--- START ---
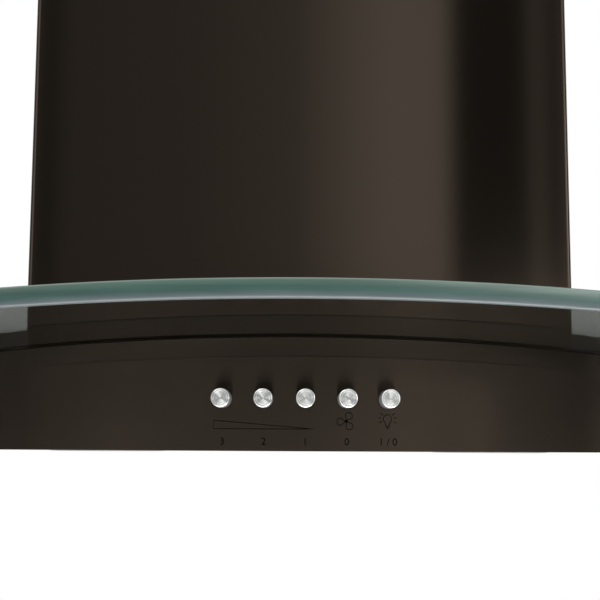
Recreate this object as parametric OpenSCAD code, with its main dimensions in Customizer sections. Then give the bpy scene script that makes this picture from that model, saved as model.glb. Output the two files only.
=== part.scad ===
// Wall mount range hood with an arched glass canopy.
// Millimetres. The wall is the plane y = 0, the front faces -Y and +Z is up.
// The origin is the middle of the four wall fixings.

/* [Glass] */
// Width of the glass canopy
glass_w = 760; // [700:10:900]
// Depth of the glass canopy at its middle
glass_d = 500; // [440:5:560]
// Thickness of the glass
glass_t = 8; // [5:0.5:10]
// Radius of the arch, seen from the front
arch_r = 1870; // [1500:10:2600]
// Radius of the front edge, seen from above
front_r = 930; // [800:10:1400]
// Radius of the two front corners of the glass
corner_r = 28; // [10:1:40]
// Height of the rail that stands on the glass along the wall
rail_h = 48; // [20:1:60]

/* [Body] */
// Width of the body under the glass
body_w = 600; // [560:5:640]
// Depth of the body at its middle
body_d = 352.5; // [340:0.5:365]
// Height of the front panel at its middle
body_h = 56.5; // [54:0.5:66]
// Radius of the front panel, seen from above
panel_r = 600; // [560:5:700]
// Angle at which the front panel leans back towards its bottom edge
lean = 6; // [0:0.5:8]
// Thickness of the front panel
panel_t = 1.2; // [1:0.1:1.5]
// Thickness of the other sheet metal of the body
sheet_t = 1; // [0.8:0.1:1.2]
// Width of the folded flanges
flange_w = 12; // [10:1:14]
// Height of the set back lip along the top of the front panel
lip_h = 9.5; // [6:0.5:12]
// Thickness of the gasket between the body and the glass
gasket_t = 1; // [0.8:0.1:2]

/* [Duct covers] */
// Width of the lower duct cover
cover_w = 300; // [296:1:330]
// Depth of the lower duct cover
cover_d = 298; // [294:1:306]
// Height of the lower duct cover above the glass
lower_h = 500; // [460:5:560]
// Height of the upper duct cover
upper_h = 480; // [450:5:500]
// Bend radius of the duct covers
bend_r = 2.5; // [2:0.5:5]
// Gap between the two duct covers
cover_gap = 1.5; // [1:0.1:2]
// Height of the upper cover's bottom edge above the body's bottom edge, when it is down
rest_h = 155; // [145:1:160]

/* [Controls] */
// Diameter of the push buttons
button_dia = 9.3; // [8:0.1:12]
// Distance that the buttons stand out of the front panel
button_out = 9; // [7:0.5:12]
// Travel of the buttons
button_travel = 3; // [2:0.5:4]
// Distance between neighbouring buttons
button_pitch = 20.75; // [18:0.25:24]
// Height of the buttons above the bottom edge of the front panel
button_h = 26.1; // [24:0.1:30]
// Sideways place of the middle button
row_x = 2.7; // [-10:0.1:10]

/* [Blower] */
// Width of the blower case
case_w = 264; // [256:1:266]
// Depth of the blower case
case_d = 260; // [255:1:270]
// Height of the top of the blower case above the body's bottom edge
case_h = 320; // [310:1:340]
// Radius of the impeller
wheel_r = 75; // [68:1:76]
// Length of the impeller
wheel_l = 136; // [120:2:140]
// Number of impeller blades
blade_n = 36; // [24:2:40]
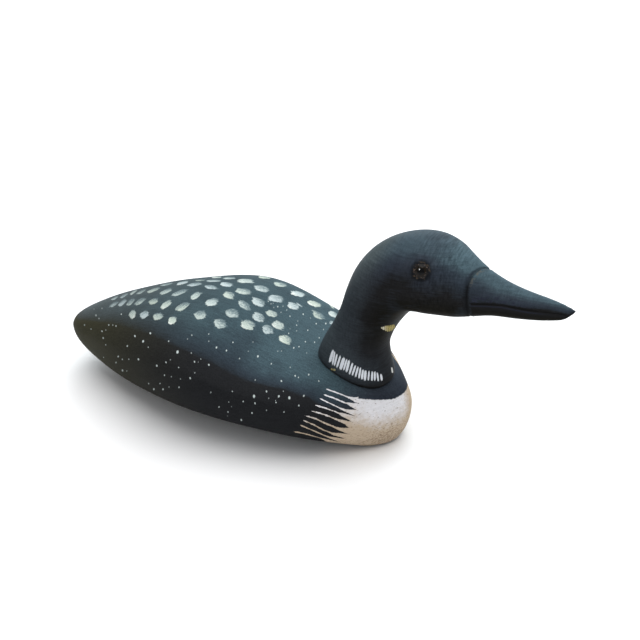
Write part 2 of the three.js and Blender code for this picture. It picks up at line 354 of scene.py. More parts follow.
--- END ---
--- START ---
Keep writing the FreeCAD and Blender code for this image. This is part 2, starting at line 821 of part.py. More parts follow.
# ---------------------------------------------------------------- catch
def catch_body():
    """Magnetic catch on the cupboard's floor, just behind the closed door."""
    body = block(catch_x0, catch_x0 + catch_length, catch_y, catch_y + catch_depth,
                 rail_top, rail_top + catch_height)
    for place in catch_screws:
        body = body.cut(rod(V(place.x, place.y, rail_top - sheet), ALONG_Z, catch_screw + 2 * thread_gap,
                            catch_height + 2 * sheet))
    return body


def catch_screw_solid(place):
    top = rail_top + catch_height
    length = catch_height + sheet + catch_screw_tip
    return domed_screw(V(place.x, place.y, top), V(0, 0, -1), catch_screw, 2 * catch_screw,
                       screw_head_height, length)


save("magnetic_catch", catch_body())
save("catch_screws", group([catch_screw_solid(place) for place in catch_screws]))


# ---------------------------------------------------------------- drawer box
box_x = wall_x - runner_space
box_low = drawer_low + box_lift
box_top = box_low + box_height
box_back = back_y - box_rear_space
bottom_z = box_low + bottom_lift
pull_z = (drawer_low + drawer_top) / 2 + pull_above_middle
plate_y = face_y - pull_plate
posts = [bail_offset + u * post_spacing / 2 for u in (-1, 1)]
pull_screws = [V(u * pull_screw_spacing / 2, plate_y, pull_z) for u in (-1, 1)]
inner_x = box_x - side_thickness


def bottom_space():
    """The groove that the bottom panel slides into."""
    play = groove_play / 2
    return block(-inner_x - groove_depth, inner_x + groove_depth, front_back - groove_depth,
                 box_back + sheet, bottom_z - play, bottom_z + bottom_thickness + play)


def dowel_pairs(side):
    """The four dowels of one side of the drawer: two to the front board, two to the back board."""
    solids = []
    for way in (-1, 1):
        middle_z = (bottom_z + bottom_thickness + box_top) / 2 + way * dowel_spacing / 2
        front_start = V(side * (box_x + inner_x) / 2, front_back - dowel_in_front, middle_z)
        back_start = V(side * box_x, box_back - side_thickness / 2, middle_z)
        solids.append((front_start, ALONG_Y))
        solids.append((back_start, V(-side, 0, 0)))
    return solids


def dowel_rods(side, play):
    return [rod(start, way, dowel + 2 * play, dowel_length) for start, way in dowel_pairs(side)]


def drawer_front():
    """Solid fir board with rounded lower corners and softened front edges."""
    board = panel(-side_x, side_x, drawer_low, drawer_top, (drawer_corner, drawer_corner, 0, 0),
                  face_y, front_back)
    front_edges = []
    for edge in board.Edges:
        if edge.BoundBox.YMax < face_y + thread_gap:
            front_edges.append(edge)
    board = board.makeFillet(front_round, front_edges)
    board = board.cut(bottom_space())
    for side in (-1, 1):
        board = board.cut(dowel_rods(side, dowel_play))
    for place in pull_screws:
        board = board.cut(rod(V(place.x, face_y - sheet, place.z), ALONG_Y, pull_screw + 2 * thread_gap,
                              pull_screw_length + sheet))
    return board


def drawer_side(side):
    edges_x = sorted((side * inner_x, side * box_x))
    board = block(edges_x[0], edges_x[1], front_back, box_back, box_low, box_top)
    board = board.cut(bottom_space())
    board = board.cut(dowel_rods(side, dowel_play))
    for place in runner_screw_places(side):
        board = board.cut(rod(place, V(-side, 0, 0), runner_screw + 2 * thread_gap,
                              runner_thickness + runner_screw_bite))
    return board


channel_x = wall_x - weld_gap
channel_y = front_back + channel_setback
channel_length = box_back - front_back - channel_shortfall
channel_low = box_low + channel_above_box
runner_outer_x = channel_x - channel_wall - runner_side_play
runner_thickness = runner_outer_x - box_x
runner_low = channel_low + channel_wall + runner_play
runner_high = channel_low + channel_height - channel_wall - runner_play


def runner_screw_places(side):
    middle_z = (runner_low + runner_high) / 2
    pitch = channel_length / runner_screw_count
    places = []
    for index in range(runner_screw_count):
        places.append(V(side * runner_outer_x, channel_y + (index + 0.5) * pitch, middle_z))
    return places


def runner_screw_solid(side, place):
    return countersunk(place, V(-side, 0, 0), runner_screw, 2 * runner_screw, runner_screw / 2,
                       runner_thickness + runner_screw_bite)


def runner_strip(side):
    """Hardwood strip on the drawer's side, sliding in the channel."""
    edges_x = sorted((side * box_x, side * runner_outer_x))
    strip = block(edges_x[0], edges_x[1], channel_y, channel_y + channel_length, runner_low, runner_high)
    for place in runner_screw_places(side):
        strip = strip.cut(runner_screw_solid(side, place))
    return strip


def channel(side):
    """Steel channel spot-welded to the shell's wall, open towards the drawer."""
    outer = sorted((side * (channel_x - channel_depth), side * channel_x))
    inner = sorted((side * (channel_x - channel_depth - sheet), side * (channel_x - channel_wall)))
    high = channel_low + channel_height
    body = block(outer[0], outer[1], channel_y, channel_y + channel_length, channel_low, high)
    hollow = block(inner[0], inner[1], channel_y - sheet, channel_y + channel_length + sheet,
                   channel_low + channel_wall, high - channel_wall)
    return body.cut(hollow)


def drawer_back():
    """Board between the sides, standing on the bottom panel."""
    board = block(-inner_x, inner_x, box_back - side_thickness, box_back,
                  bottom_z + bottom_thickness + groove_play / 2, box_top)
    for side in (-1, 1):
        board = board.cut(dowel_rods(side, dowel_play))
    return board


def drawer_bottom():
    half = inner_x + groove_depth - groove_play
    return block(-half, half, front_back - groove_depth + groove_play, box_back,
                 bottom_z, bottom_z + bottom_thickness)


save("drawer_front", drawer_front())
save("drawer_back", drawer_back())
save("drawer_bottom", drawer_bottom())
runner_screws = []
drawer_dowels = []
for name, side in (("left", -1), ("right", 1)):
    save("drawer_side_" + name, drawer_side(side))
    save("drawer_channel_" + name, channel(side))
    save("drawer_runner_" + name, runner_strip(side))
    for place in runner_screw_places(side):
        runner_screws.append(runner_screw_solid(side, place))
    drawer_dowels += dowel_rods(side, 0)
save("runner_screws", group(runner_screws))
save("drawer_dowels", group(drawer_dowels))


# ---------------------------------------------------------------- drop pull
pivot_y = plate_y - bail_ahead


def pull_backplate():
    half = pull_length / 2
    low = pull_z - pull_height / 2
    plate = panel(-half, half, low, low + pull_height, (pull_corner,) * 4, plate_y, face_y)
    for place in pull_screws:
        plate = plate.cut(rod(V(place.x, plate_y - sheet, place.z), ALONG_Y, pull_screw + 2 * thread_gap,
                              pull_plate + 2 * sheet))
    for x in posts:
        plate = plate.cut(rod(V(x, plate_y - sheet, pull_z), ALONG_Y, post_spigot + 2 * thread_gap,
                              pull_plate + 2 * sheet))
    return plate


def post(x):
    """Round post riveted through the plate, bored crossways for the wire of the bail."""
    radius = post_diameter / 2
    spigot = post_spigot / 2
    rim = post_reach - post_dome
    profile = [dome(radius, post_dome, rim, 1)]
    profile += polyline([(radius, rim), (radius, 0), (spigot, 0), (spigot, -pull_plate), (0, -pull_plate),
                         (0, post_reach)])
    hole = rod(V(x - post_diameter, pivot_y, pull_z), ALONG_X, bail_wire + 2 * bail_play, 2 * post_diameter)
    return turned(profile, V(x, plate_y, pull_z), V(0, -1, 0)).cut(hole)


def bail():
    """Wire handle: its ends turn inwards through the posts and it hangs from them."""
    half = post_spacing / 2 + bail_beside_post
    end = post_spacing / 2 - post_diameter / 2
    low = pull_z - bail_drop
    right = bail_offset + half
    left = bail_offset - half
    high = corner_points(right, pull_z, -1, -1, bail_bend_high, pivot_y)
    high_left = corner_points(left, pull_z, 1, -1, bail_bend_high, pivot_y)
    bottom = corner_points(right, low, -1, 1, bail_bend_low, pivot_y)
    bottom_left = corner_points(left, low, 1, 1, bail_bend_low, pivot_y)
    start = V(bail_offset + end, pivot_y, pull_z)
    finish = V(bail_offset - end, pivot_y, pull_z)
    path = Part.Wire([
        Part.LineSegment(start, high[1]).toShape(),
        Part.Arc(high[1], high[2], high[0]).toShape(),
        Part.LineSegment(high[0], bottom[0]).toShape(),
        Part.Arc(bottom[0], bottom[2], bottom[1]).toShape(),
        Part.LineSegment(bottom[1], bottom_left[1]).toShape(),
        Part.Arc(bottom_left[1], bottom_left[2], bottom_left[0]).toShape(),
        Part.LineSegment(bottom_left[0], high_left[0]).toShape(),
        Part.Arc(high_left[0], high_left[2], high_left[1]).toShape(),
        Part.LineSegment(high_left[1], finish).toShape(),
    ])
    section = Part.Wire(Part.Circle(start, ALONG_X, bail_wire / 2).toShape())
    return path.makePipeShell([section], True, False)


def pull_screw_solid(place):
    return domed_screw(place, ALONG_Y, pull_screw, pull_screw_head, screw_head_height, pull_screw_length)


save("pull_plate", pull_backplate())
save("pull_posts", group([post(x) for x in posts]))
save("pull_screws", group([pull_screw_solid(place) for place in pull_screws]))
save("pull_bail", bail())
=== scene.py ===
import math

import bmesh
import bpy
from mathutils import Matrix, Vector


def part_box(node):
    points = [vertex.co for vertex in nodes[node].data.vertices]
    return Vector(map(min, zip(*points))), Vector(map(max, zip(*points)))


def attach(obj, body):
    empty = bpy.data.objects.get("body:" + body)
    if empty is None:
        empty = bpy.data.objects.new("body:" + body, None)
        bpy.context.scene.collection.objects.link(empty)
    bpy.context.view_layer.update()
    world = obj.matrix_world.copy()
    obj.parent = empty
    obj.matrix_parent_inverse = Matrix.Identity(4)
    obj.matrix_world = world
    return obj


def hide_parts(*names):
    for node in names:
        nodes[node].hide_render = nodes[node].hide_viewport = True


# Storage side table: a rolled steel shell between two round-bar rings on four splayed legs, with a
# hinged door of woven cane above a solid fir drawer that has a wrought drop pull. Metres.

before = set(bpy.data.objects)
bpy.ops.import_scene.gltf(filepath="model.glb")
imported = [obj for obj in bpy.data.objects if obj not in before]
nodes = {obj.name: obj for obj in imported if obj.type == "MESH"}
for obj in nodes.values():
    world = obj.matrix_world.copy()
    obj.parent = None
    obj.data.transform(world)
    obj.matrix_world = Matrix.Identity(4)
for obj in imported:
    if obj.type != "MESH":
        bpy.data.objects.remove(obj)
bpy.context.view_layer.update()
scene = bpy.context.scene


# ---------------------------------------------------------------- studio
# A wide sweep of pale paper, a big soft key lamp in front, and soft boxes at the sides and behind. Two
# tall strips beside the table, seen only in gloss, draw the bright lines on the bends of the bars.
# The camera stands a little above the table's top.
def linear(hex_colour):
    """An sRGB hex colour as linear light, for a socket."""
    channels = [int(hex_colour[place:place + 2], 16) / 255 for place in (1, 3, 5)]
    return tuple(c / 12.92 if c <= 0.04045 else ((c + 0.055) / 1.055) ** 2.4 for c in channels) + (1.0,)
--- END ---
» **Problem requirements**: In the listing above, find the line with "x in posts]))" and the line with "bpy.data.objects.remove(obj)", then print exactly those two lines and every line between them, and nothing more.

» **Result of this exercise**:
save("pull_posts", group([post(x) for x in posts]))
save("pull_screws", group([pull_screw_solid(place) for place in pull_screws]))
save("pull_bail", bail())
=== scene.py ===
import math

import bmesh
import bpy
from mathutils import Matrix, Vector


def part_box(node):
    points = [vertex.co for vertex in nodes[node].data.vertices]
    return Vector(map(min, zip(*points))), Vector(map(max, zip(*points)))


def attach(obj, body):
    empty = bpy.data.objects.get("body:" + body)
    if empty is None:
        empty = bpy.data.objects.new("body:" + body, None)
        bpy.context.scene.collection.objects.link(empty)
    bpy.context.view_layer.update()
    world = obj.matrix_world.copy()
    obj.parent = empty
    obj.matrix_parent_inverse = Matrix.Identity(4)
    obj.matrix_world = world
    return obj


def hide_parts(*names):
    for node in names:
        nodes[node].hide_render = nodes[node].hide_viewport = True


# Storage side table: a rolled steel shell between two round-bar rings on four splayed legs, with a
# hinged door of woven cane above a solid fir drawer that has a wrought drop pull. Metres.

before = set(bpy.data.objects)
bpy.ops.import_scene.gltf(filepath="model.glb")
imported = [obj for obj in bpy.data.objects if obj not in before]
nodes = {obj.name: obj for obj in imported if obj.type == "MESH"}
for obj in nodes.values():
    world = obj.matrix_world.copy()
    obj.parent = None
    obj.data.transform(world)
    obj.matrix_world = Matrix.Identity(4)
for obj in imported:
    if obj.type != "MESH":
        bpy.data.objects.remove(obj)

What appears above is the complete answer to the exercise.